In 1982, the magazine underwent a major editorial redesign. The traditional fotonovelas were gradually removed and the publication shifted its focus toward fashion, beauty, relationships and youth behavior. Three years later, Capricho formally repositioned itself as a magazine aimed at teenage girls, becoming one of Brazil's pioneering publications in the segment.

During the late 1980s and 1990s, the magazine continued refining its identity, emphasizing reader participation, celebrity coverage and lifestyle content. By the mid-1990s it had reintroduced a biweekly publishing schedule and strengthened its position among Brazilian teenagers.

=== Digital expansion ===

Beginning in the 2000s, Capricho expanded beyond print and established a significant online presence. The magazine launched its official website and adopted emerging social media platforms including Facebook, Twitter, Instagram and YouTube.

In 2014, the publication introduced a smartphone-exclusive digital edition designed specifically for mobile readers. The initiative reflected changing media consumption habits among younger audiences and allowed greater audience participation in editorial content.

Researchers have identified the digital transition as one of the publication's most significant transformations, enabling Capricho to maintain its relevance among younger audiences during a period of declining print magazine readership.

=== End of print publication ===

On 2 June 2015, Editora Abril announced that Capricho would cease regular print publication as part of a broader restructuring of the company. The decision ended a print run that had lasted more than six decades.

Following the discontinuation of the print edition, Capricho continued operating as a digital-only media brand through its website and social media platforms. The publication maintained its focus on youth culture, entertainment, fashion, relationships and social issues relevant to Generation Z readers.

=== Return to print ===

In December 2024, Capricho announced the return of its print edition after nearly ten years as a digital-only publication.

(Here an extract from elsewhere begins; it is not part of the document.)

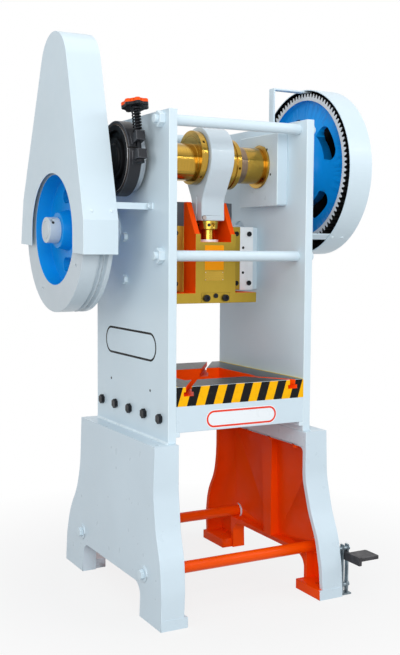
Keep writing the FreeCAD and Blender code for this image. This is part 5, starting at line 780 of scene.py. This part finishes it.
# The seam between a plate and the leg's top as a small hollow fillet, along the plate's depth.
seam = [(-0.5, -0.5), (8.0, -0.3), (4.4, 1.1), (2.2, 2.2), (1.1, 4.4), (-0.3, 8.0)]
for side, name in SIDES:
    flat_piece(name + "_plate_seam", "frame", "pale_paint", PALE_EDGE,
               (-side * PLATE_LOW.x, side * PLATE_HIGH.y, PLATE_LOW.z), ((side, 0, 0), (0, 0, 1)), seam,
               thick=PLATE_HIGH.y - PLATE_LOW.y)
for node in ("plate_tie_rods", "tie_rod_nuts"):
    dress(node, node + "_painted", [PALE], edge=PALE_EDGE, width=1.5)
coat("painted", ORANGE, 1.5, "leg_tie_rods")

# Badges without a name: an outline on the left plate, and a white ground with an outline on the bed.
PILL_STEPS = 16
BADGE_SKIN = 0.3
flat_piece("plate_pill_outline", "frame", "pale_paint", BLACK_LINE, (PLATE_LOW.x, 3.0, 888.0), LEFTWARD,
           outline_points(426.0, 98.0, 48.9, PILL_STEPS), outline_points(411.0, 83.0, 41.4, PILL_STEPS),
           thick=BADGE_SKIN)
flat_piece("apron_pill_ground", "frame", "pale_paint", BADGE_GROUND, (0.0, BED_LOW.y, 652.0), FORWARD,
           outline_points(279.0, 63.0, 31.4, PILL_STEPS), thick=BADGE_SKIN)
flat_piece("apron_pill_outline", "frame", "pale_paint", RED_LINE, (0.0, BED_LOW.y - BADGE_SKIN, 652.0),
           FORWARD, outline_points(273.0, 57.0, 28.4, PILL_STEPS),
           outline_points(260.5, 44.5, 22.2, PILL_STEPS), thick=BADGE_SKIN)


# Heights between which the bolts under the legs' tops and those of the bed lie.
LEG_BOLTS = (500.0, 530.0)
LEG_BOLT_PARTING = 527.0
BED_BOLTS = (620.0, 700.0)


def bolt_finish(normal, place, corners):
    """The bed's bolts are black; the others are painted over, orange in the legs' hollows."""
    if LEG_BOLTS[0] < place.z < LEG_BOLTS[1]:
        return 2
    return 0 if BED_BOLTS[0] < place.z < BED_BOLTS[1] else 1


def screw_row(node, name, radius, height):
    """Cap screws with sockets in place of a node's plain bolts, one at each solid's head."""
    cloth = opened(joined_copy(node, name + "_source"))
    marks = []
    seen = set()
    for first in cloth.verts:
        if first in seen:
            continue
        seen.add(first)
        points, front = [], [first]
        while front:
            vertex = front.pop()
            points.append(vertex.co / MM)
            others = {edge.other_vert(vertex) for edge in vertex.link_edges} - seen
            seen |= others
            front += others
        head = min(point.y for point in points)
        across, up = [point.x for point in points], [point.z for point in points]
        seat = ((min(across) + max(across)) / 2, head + height, (min(up) + max(up)) / 2)
        marks.append((seat, (0, -1, 0), (radius, radius, height)))
    cloth.free()
    heads = grow(name + "_heads", CAP_SCREWS, marks, BODY_OF[node], SLOT_OF[node], 0.6, Socket=0.52,
                 Finish=BLACK_STEEL)
    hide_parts(node)


BRACKET_PARTING = 214.0


def bracket_finish(normal, place, corners):
    """Ground where the slide's keeper sits, painted where it meets the side plate."""
    return 1 if abs(place.x) > BRACKET_PARTING or place.y > 0 else 0


dress("frame_bolts", "frame_bolts_finished", [BLACK_STEEL, PALE, ORANGE_CAST], bolt_finish, width=1.2,
      cuts=[((0, 0, LEG_BOLT_PARTING), (0, 0, 1))])
coat("painted", PALE, 0.8, "small_bolts")
for side in ("left", "right"):
    dress(side + "_bearing_block", side + "_bearing_block_painted", [PALE_CAST], edge=PALE_EDGE, width=2.5)
    coat("turned", BRONZE, 1.0, side + "_main_bush")
    coat("painted", PALE_CAST, 1.5, side + "_shaft_housing")
    dress(side + "_gib_bracket", side + "_gib_bracket_ground", [STEEL_FLAT, PALE], bracket_finish, width=1.0,
          cuts=[((-BRACKET_PARTING, 0, 0), (1, 0, 0)), ((BRACKET_PARTING, 0, 0), (1, 0, 0))])
    coat("ground", GOLD_FLAT, 1.0, side + "_gib_keeper")
screw_row("gib_bolts", "gib_screw", radius=9.0, height=6.0)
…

The revived print magazine adopted a semiannual publication schedule, with issues planned for July and December each year. Influencer and entrepreneur Bianca Andrade appeared on the cover of the first issue published following the relaunch.

According to editor-in-chief Andréa Martinelli, the relaunch formed part of a broader editorial repositioning intended to strengthen the brand's connection with younger audiences while maintaining its legacy as one of Brazil's most recognizable youth publications.

In January 2025, Folha de S.Paulo reported on the magazine's return to newsstands as part of celebrations marking its 73rd anniversary.

== Capricho Awards ==

The Capricho Awards was an annual awards program organized by Capricho to recognize achievements in music, television, film, internet culture and youth entertainment. Winners were selected through online voting by the magazine's readers.

The awards became one of Brazil's most prominent youth-oriented entertainment events, honoring musicians, actors, television productions, digital creators and internet personalities. Voting regularly attracted millions of submissions from readers across the country.

The 2016 edition generated more than seven million votes and was livestreamed online. Influencer Bianca Andrade was among the event's major winners, while actors from the television series Cúmplices de um Resgate received several awards.

== Legacy ==

Capricho has been described by researchers as one of the most influential youth publications in Brazilian media history. Throughout its existence, the magazine adapted to changing social attitudes and consumer habits, reflecting successive generations of Brazilian teenage girls and young women.

Academic studies have highlighted the magazine's role in shaping discussions around fashion, beauty, relationships, self-identity and youth culture, while also documenting broader transformations in Brazilian society and media consumption patterns.

Media analysts have also cited Capricho as a notable example of a legacy print publication successfully transitioning into the digital era while maintaining a recognizable brand identity among younger audiences.